Yes. I get kind of nuts when faced with such obvious chauvinism in something that’s supposed to be about women. Exactly the kind of unreasonable, emotional woman that men make fun of in my gender. For the people who are We in the paragraph above, is not me. I am not a reasonable, powerful man, who has language at his disposal. The one who calls women’s conversations “loud, exaggerated and never-ending”. Or calls women different, or the other gender, or the ones who don’t have a penis. Or makes jokes about them about their loud mouths, their sagging or perky breasts. Their weaknesses and bangles. Their clothes or lack of it. Their faces and lumpy bodies.

Or keeps her happy with a day from 365 days. Makes March the Eighth especially about them. This day is for women, reserved. Let’s celebrate women. Let’s tell them we love them. Let’s hug them, keep them safe, buy them clothes and greeting cards. Who is the we in this conversation? The one who is generous enough to grant the other gender just a day out of 365 such days?

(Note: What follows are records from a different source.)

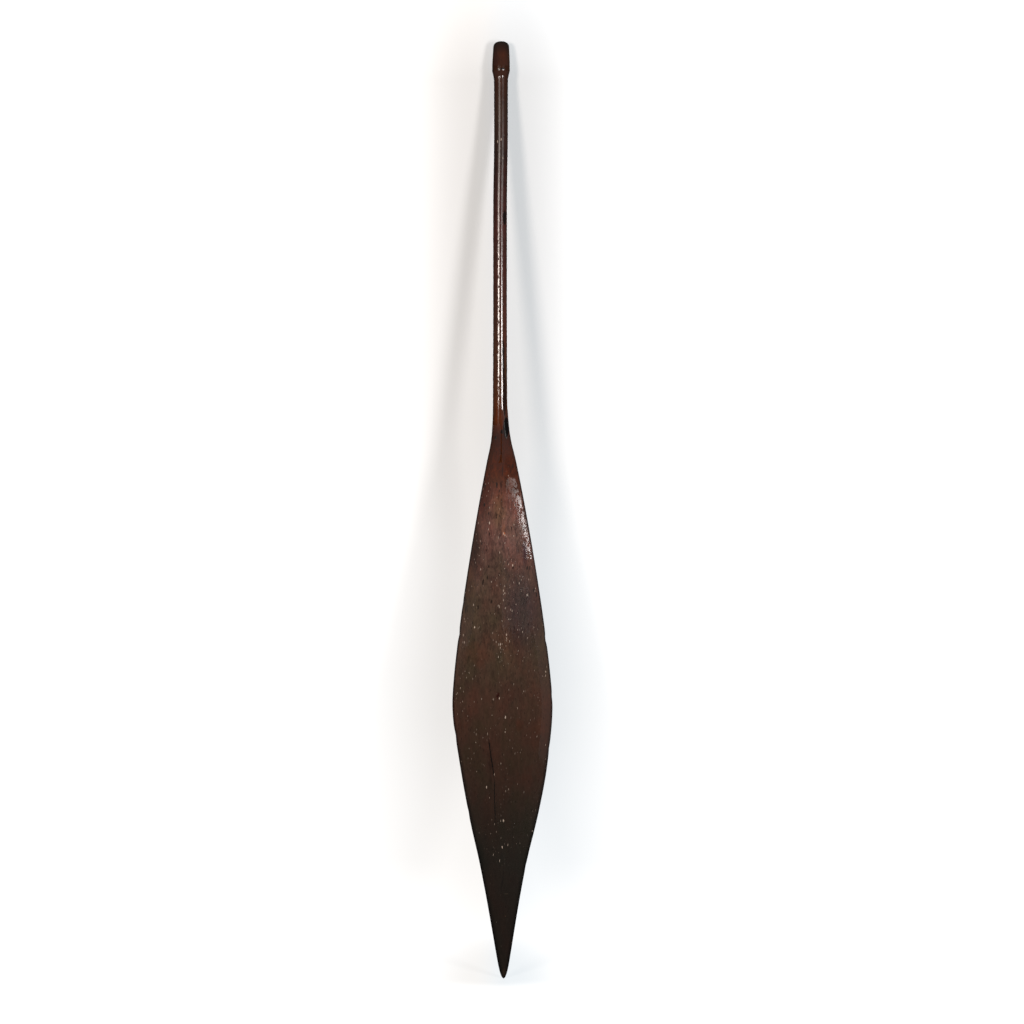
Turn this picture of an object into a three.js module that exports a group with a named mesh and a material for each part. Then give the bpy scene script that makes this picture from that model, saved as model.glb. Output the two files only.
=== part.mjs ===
// A plain hand-carved canoe paddle of dark hardwood. Blade, throat, shaft and knob are worked out of one
// length of timber, so the paddle is one closed solid, lofted through upright oval sections.
// It stands blade tip down. Millimetres: +Z runs from the tip to the butt, the face that is seen looks
// along -Y, and the origin is on the shaft's axis at the neck under the knob, where the paddle hangs.

import * as THREE from "three";

// Lengths along the timber, from the tip up
const noseLength = 32;
const tipToWidest = 467;
const widestToThroat = 453;
const throatLength = 68;
const shaftLength = 547;
const shoulderRise = 14.5;
const knobLength = 50.5;
const domeLength = 12;
const rimRounding = 1;

// Widths, left to right
const noseWidth = 21.4;
const bladeWidth = 171.2;
const throatWidth = 33.8;
const shaftFootWidth = 25.2;
const shaftWidth = 24.3;
const neckWidth = 23.9;
const knobRimWidth = 30.5;
const knobTopWidth = 27.5;

// Depths, front to back
const noseDepth = 6.4;
const bladeDepth = 12.5;
const throatDepth = 22;
const shaftDepth = 26;
const neckDepth = 24.6;
const knobRimDepth = 31;
const knobTopDepth = 28;

// Sideways wander of the hand-worked timber from the line of the upper shaft, right is positive
const tipSway = 4.3;
const lowerBladeSway = 3.35;
const midBladeSway = 4.7;
const widestSway = 2.4;
const shaftSway = -1.5;
const knobSway = 0.4;

// How lean a section is towards its edges: 1 is an ellipse, more thins the edge
const shaftLeanness = 1;
const bladeLeanness = 1.28;

// Rounding of the butt end, where 2 is an ellipse and more has a flatter top
const domeFullness = 2.6;

// The points that each section has, and the steps between sections
const pointsRound = 44;
const noseSteps = 6;
const bladeStep = 22;
const throatStep = 8.5;
const shaftStep = 42;
const knobStep = 4;
const domeSteps = 6;

// Heights above the tip where the shape changes
const widest = tipToWidest;
const throat = widest + widestToThroat;
const shaftFoot = throat + throatLength;
const neck = shaftFoot + shaftLength;
const knobRim = neck + shoulderRise;
const butt = knobRim + knobLength;
const domeStart = butt - domeLength;

// A height given as a share of the way from one height to another
function between(low, high, share) {
  return low + (high - low) * share;
}

// A smooth curve through points of [height, value] that never swings past them
function smoothThrough(points) {
  const last = points.length - 1;
  const rises = [];
  for (let i = 0; i < last; i += 1) {
    rises.push((points[i + 1][1] - points[i][1]) / (points[i + 1][0] - points[i][0]));
  }
  const slopes = points.map((point, i) => {
    if (i === 0) return rises[0];
    if (i === last) return rises[last - 1];
    if (rises[i - 1] * rises[i] <= 0) return 0;
    const before = point[0] - points[i - 1][0];
    const after = points[i + 1][0] - point[0];
    const weightBefore = (before + 2 * after) / rises[i - 1];
    const weightAfter = (2 * before + after) / rises[i];
    return (3 * (before + after)) / (weightBefore + weightAfter);
  });
  return (height) => {
    const at = THREE.MathUtils.clamp(height, points[0][0], points[last][0]);
    let i = 0;
    while (i < last - 1 && at > points[i + 1][0]) i += 1;
    const span = points[i + 1][0] - points[i][0];
    const t = (at - points[i][0]) / span;
    const ease = t * t * (3 - 2 * t);
    const leave = span * slopes[i] * t * (1 - t) * (1 - t);
    const arrive = span * slopes[i + 1] * t * t * (t - 1);
    return points[i][1] * (1 - ease) + points[i + 1][1] * ease + leave + arrive;
  };
}

// The leaf: it flares from the nose, swells to the widest place and runs nearly straight to the throat
const widthAt = smoothThrough([
  [noseLength, noseWidth],
  [between(0, widest, 0.29), bladeWidth * 0.329],
  [between(0, widest, 0.44), bladeWidth * 0.487],
  [between(0, widest, 0.58), bladeWidth * 0.668],
  [between(0, widest, 0.8), bladeWidth * 0.885],
  [widest, bladeWidth],
  [between(widest, throat, 0.1), bladeWidth * 0.965],
  [between(widest, throat, 0.25), bladeWidth * 0.876],
  [between(widest, throat, 0.55), bladeWidth * 0.645],
  [between(widest, throat, 0.92), bladeWidth * 0.29],
  [throat, throatWidth],
  [between(throat, shaftFoot, 0.27), between(shaftFootWidth, throatWidth, 0.5)],
  [shaftFoot, shaftFootWidth],
  [between(shaftFoot, neck, 0.3), shaftWidth],
  [between(shaftFoot, neck, 0.93), neckWidth],
  [neck, between(neckWidth, knobRimWidth, 0.07)],
  [between(neck, knobRim, 0.6), between(neckWidth, knobRimWidth, 0.55)],
  [knobRim - rimRounding, between(neckWidth, knobRimWidth, 0.94)],
  [knobRim, knobRimWidth],
  [between(knobRim, domeStart, 0.4), between(knobRimWidth, knobTopWidth, 0.22)],
  [domeStart, knobTopWidth],
]);

const depthAt = smoothThrough([
  [noseLength, noseDepth],
  [between(0, widest, 0.45), bladeDepth * 0.82],
  [widest, bladeDepth],
  [between(widest, throat, 0.7), between(bladeDepth, throatDepth, 0.32)],
  [throat, throatDepth],
  [shaftFoot, between(throatDepth, shaftDepth, 0.8)],
  [between(shaftFoot, neck, 0.3), shaftDepth],
  [between(shaftFoot, neck, 0.93), neckDepth],
  [neck, between(neckDepth, knobRimDepth, 0.07)],
  [between(neck, knobRim, 0.6), between(neckDepth, knobRimDepth, 0.55)],
  [knobRim - rimRounding, between(neckDepth, knobRimDepth, 0.94)],
  [knobRim, knobRimDepth],
  [between(knobRim, domeStart, 0.4), between(knobRimDepth, knobTopDepth, 0.22)],
  [domeStart, knobTopDepth],
]);

const swayAt = smoothThrough([
  [0, tipSway],
  [between(0, widest, 0.43), lowerBladeSway],
  [between(0, widest, 0.72), midBladeSway],
  [widest, widestSway],
  [between(widest, throat, 0.92), between(widestSway, shaftSway, 0.38)],
  [shaftFoot, shaftSway],
  [between(shaftFoot, neck, 0.62), shaftSway],
  [between(shaftFoot, neck, 0.82), 0],
  [neck, 0],
  [butt, knobSway],
]);

// The lean blade section grows out of the oval shaft below the throat
const leannessAt = smoothThrough([
  [0, shaftLeanness],
  [noseLength, between(shaftLeanness, bladeLeanness, 0.5)],
  [between(0, widest, 0.5), bladeLeanness],
  [widest, bladeLeanness],
  [between(widest, throat, 0.5), between(shaftLeanness, bladeLeanness, 0.35)],
  [throat, shaftLeanness],
  [butt, shaftLeanness],
]);

// The nose is a round-ended parabola and the butt a flattened dome
function roundingAt(height) {
  if (height < noseLength) return Math.sqrt(height / noseLength);
  if (height <= domeStart) return 1;
  const up = (height - domeStart) / domeLength;
  return (1 - up ** domeFullness) ** (1 / domeFullness);
}

// Section heights: even steps along each stretch, closing up towards the round ends
function evenHeights(low, high, step) {
  const count = Math.ceil((high - low) / step);
  return Array.from({ length: count }, (unused, i) => between(low, high, i / count));
}

function noseHeights() {
  return Array.from({ length: noseSteps }, (unused, i) => noseLength * ((i + 1) / (noseSteps + 1)) ** 2);
}

function domeHeights() {
  return Array.from({ length: domeSteps }, (unused, i) => {
    const turn = ((i + 1) / (domeSteps + 1)) * (Math.PI / 2);
    return domeStart + domeLength * Math.sin(turn);
  });
}

const sectionHeights = [
  ...noseHeights(),
  ...evenHeights(noseLength, between(widest, throat, 0.9), bladeStep),
  ...evenHeights(between(widest, throat, 0.9), shaftFoot, throatStep),
  ...evenHeights(shaftFoot, neck - shoulderRise, shaftStep),
  ...evenHeights(neck - shoulderRise, knobRim - rimRounding, knobStep),
  knobRim - rimRounding,
  knobRim,
  ...evenHeights(knobRim + rimRounding, domeStart, knobStep),
  domeStart,
  ...domeHeights(),
];

// One level section of the timber, its points counter-clockwise seen from the butt
function sectionAt(height) {
  const halfWidth = (widthAt(height) * roundingAt(height)) / 2;
  const halfDepth = (depthAt(height) * roundingAt(height)) / 2;
  return Array.from({ length: pointsRound }, (unused, i) => {
    const turn = (i / pointsRound) * 2 * Math.PI;
    const across = swayAt(height) + halfWidth * Math.cos(turn);
    const rise = Math.abs(Math.sin(turn)) ** leannessAt(height);
    const through = halfDepth * Math.sign(Math.sin(turn)) * rise;
    return [across, through, height - neck];
  });
}

// The skin over all the sections, closed by a fan at the tip and another at the butt
function loftedTimber() {
  const sections = sectionHeights.map(sectionAt);
  const tipPoint = [swayAt(0), 0, -neck];
  const buttPoint = [swayAt(butt), 0, butt - neck];
  const corners = [...sections.flat(), tipPoint, buttPoint];
  const tipIndex = corners.length - 2;
  const buttIndex = corners.length - 1;
  const topSection = (sections.length - 1) * pointsRound;
  const faces = [];
  for (let i = 0; i < pointsRound; i += 1) {
    const next = (i + 1) % pointsRound;
    faces.push(tipIndex, next, i);
    faces.push(buttIndex, topSection + i, topSection + next);
    for (let section = 0; section < topSection; section += pointsRound) {
      const above = section + pointsRound;
      faces.push(section + i, section + next, above + next);
      faces.push(section + i, above + next, above + i);
    }
  }
  const geometry = new THREE.BufferGeometry();
  geometry.setAttribute("position", new THREE.Float32BufferAttribute(corners.flat(), 3));
  geometry.setIndex(faces);
  geometry.computeVertexNormals();
  return geometry;
}

const darkTimber = new THREE.MeshStandardMaterial({ color: 0x45302a, roughness: 0.42, metalness: 0 });

const paddle = new THREE.Mesh(loftedTimber(), darkTimber);
paddle.name = "paddle";

const model = new THREE.Group();
model.add(paddle);

export default model;
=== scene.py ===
"""A hand-carved canoe paddle of dark oiled hardwood, upright on its tip before a pale studio wall."""

import math
from types import SimpleNamespace

import bmesh
import bpy
from mathutils import Matrix, Vector, noise


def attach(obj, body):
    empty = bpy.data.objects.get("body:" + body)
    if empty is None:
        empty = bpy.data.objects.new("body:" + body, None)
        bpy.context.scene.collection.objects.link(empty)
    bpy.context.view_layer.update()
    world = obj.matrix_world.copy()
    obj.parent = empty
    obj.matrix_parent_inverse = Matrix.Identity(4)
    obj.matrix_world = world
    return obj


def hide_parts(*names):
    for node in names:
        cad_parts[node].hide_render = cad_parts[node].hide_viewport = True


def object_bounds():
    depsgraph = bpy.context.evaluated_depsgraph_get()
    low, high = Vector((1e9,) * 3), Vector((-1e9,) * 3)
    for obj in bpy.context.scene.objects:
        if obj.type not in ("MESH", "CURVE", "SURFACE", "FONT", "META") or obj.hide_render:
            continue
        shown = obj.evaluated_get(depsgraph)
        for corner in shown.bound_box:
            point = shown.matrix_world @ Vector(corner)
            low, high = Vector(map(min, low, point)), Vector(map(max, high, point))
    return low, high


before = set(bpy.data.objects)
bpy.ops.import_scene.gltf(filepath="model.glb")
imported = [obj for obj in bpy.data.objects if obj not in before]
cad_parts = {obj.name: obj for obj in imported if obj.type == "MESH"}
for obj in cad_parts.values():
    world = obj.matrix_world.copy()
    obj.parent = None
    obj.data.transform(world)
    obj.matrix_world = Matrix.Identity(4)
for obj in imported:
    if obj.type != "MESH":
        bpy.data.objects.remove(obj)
cad_low, cad_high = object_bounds()

MM = 0.001
TIP_HEIGHT = cad_low.z
PADDLE_LENGTH = cad_high.z - cad_low.z

# The photograph's own places: the shaft's axis, the blade's tip, and the real size of one pixel
AXIS_PX = 500.5
TIP_PX = 978.5
PIXEL = 1.7076 * MM


def above_tip(height_mm):
    """The frame's height, in metres, of a place so many millimetres above the blade's tip."""
    return TIP_HEIGHT + height_mm * MM


def from_photo(across_px, down_px):
    """A pixel of the photograph as a place across and up the paddle's face, in metres."""
    return (across_px - AXIS_PX) * PIXEL, TIP_HEIGHT + (TIP_PX - down_px) * PIXEL


# Camera

CAMERA_DISTANCE = 3.8
CAMERA_SIDE = 18.75 * MM
CAMERA_HEIGHT = above_tip(796.6)
SENSOR_WIDTH = 36.0
PHOTO_WIDTH_AT_PADDLE = 1.7486


def make_camera():
    """Looks straight at the blade's face, with the photograph's framing."""
    data = bpy.data.cameras.new("camera")
    data.sensor_width = SENSOR_WIDTH
    data.lens = SENSOR_WIDTH * CAMERA_DISTANCE / PHOTO_WIDTH_AT_PADDLE
    camera = bpy.data.objects.new("camera", data)
    camera.location = (CAMERA_SIDE, -CAMERA_DISTANCE, CAMERA_HEIGHT)
    camera.rotation_euler = (math.pi / 2, 0, 0)
    bpy.context.scene.collection.objects.link(camera)
    bpy.context.scene.camera = camera


# Node helpers

# Where the Mix node has its sockets for colours
FIRST_COLOUR, SECOND_COLOUR, MIXED_COLOUR = 6, 7, 2

# The share of a strewn drop's reach over which its rim fades
DROP_RIM = 0.35


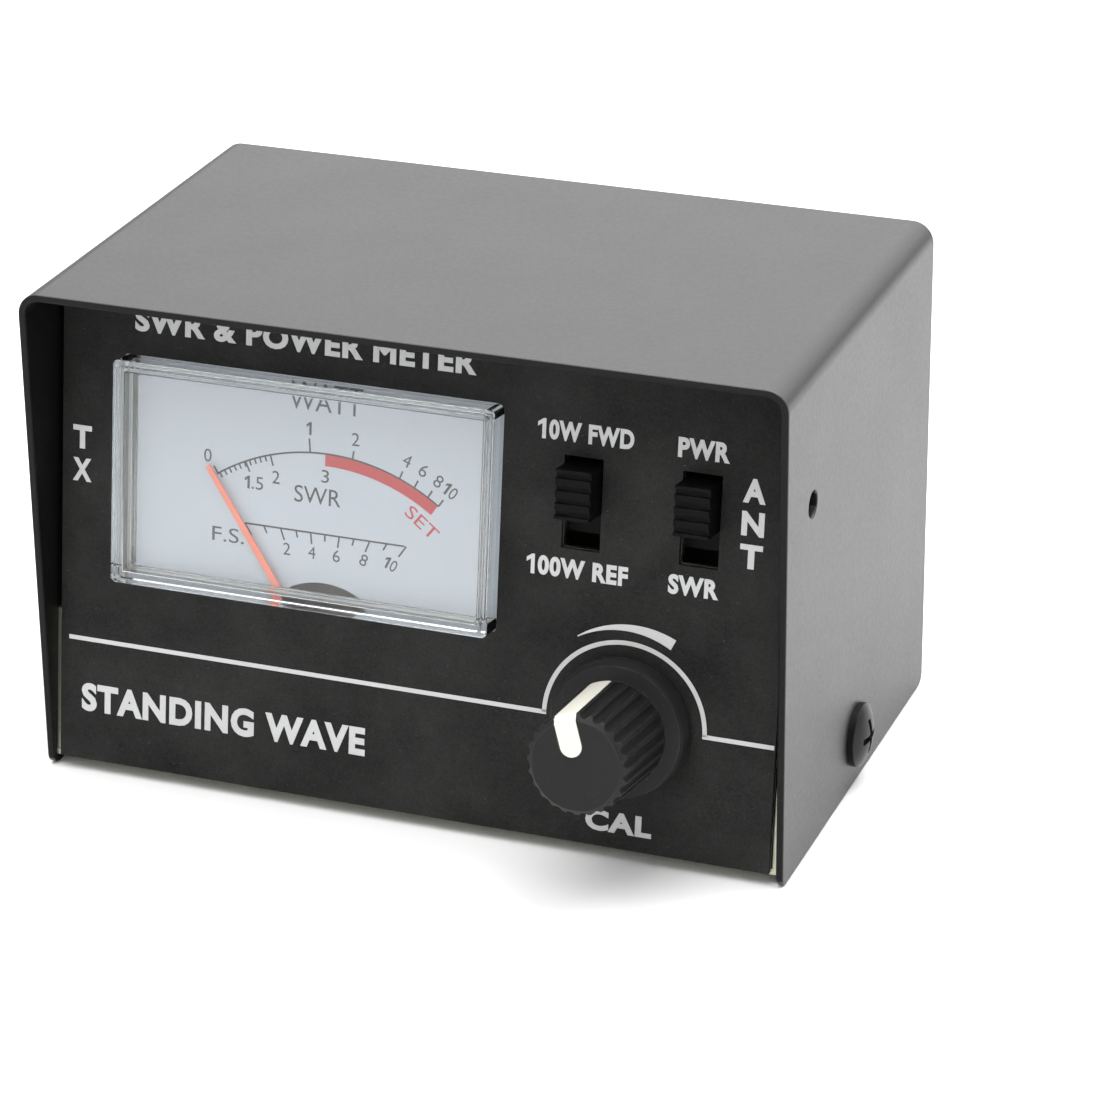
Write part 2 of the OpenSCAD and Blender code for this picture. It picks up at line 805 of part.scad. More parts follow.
module front_hairspring() {
    color("orange") on_panel(pivot_u, pivot_v, hub_n + hub_t) hairspring();
}

module rear_hairspring() {
    color("orange") on_panel(pivot_u, pivot_v, coil_back - spring_w) hairspring();
}

module meter_studs() {
    color("goldenrod") on_panel() for (x = [-1, 1]) translate([window_u + x * stud_u, stud_v, 0]) {
        translate([0, 0, housing_back + housing_floor]) cylinder(r = m3_head_r, h = stud_head_h);
        translate([0, 0, housing_back - stud_out]) cylinder(r = m3_r, h = housing_floor + stud_out + eps);
    }
}

module meter_stud_nuts() {
    color("silver") on_panel() for (x = [-1, 1])
        translate([window_u + x * stud_u, stud_v, housing_back - m3_nut_t])
            hex_nut(m3_nut, m3_nut_t, m3_r + thread_gap);
}

// The strap that holds the meter's case against the front wall
module meter_bracket() {
    w = housing_w + 2 * slide_gap;
    back = housing_back - slide_gap;
    color("gainsboro") on_panel(window_u, bracket_v, 0) difference() {
        union() {
            difference() {
                translate([0, 0, back - chassis_t])
                    slab(w + 2 * chassis_t, bracket_w, wall_back - back + chassis_t);
                translate([0, 0, back]) slab(w, far, far);
            }
            for (side = [-1, 1]) translate([side * (w / 2 + bracket_foot / 2), 0, wall_back - chassis_t])
                slab(bracket_foot, bracket_w, chassis_t);
        }
        for (p = bracket_screw_places()) translate([p[0] - window_u, p[1] - bracket_v, -far / 2])
            cylinder(r = bracket_screw_r + hole_gap, h = far);
    }
}

// A countersunk screw whose head is flush with the chassis front wall
module sunk_screw(r, head_r, l) {
    difference() {
        union() {
            translate([0, 0, wall_back])
                cylinder(r1 = r - thread_gap, r2 = head_r - thread_gap, h = chassis_t);
            translate([0, 0, -panel_t - l]) cylinder(r = r - thread_gap, h = l - chassis_t + eps);
        }
        translate([0, 0, -panel_t]) cross_recess(1.2 * head_r, 0.2 * head_r, 0.5 * chassis_t);
    }
}

module bracket_screws() {
    color("silver") on_panel() for (p = bracket_screw_places()) translate([p[0], p[1], 0])
        sunk_screw(bracket_screw_r, bracket_head_r, 2 * chassis_t + bracket_nut_t + 1);
}

module bracket_nuts() {
    color("silver") on_panel() for (p = bracket_screw_places())
        translate([p[0], p[1], wall_back - chassis_t - bracket_nut_t])
            hex_nut(bracket_nut, bracket_nut_t, bracket_screw_r + thread_gap);
}

// ---- Slide switches, each described round its own centre ----

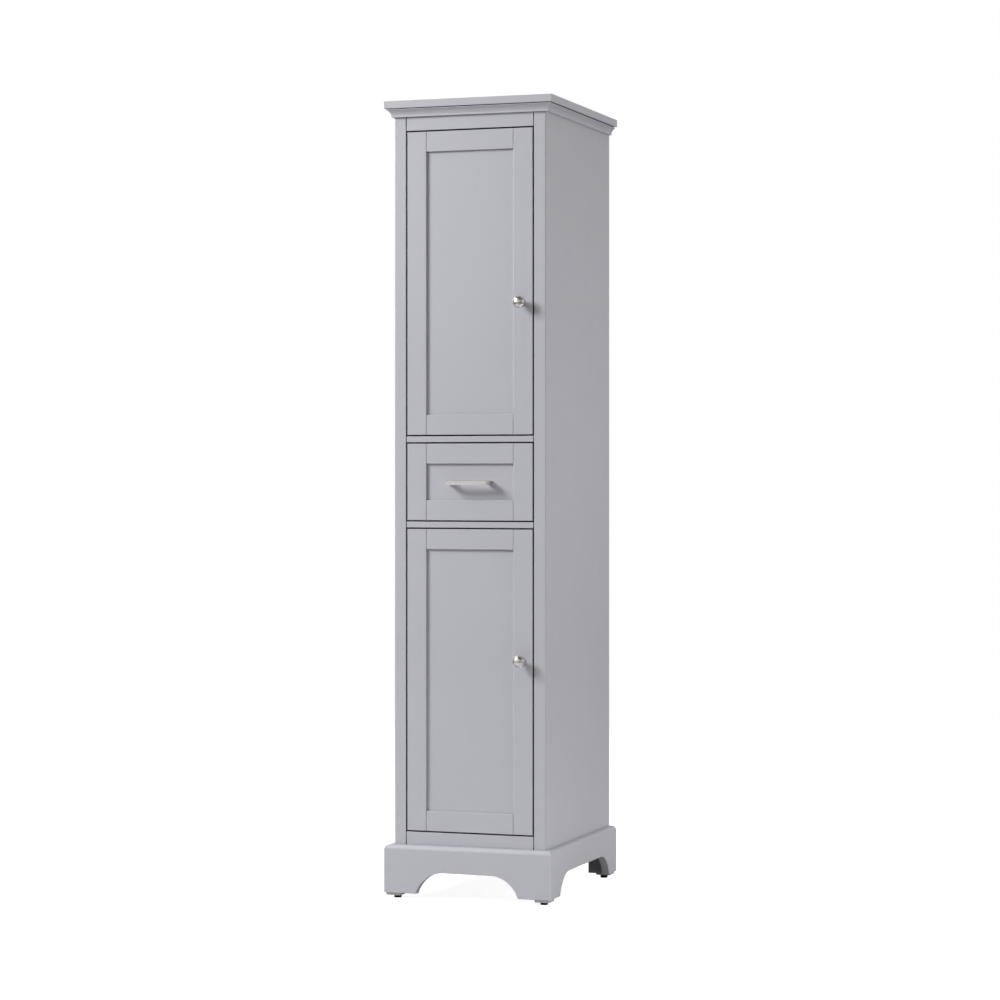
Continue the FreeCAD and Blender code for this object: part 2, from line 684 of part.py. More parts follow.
def knob(z):
    """Round knob: base, slim neck, and a drum-like head with a domed face inside a narrow rim."""
    profile = [
        (0, 0),
        (8.6, 0),
        (8.6, 1.6),
        (7.4, 2.8),
        (6.0, 4.6),
        (5.2, 8.0),
        (5.6, 11.6),
        (8.4, 14.2),
        (11.8, 16.2),
        (13.5, 18.4),
        (KNOB_R, 21.0),
        (KNOB_R, 24.0),
        (13.5, 24.9),
        (12.6, 24.4),
        (11.2, 25.6),
        (8.6, 27.1),
        (5.0, 28.1),
        (0, KNOB_REACH),
    ]
    thread = cylinder(M4_R, (KNOB_X, 0, z), (KNOB_X, -KNOB_THREAD, z))
    return turned(profile, (KNOB_X, 0, z), (0, -1, 0)).cut(thread)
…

When did the word ‘gender’ became ‘women’ and ‘women issues’?

No, the we is not only men. It’s also women who speak the language and give the reasons created keeping men the primary gender. Women who uphold and encourage patriarchy thinking and behaviour. The ones who whisper about other women who wear short clothes, show breast or bum cleavages. The ones who like to get  their period things in a black bag while looking away apologetically. The ones who call the women who have sex ‘sluts’. The Women’s Day is for them. Not for me.

I have decided to shun Women’s Day and my gender. I stand today, genderless. Not a woman, definitely not a man. Just a body with breasts and a lot of anger. 365 days a year.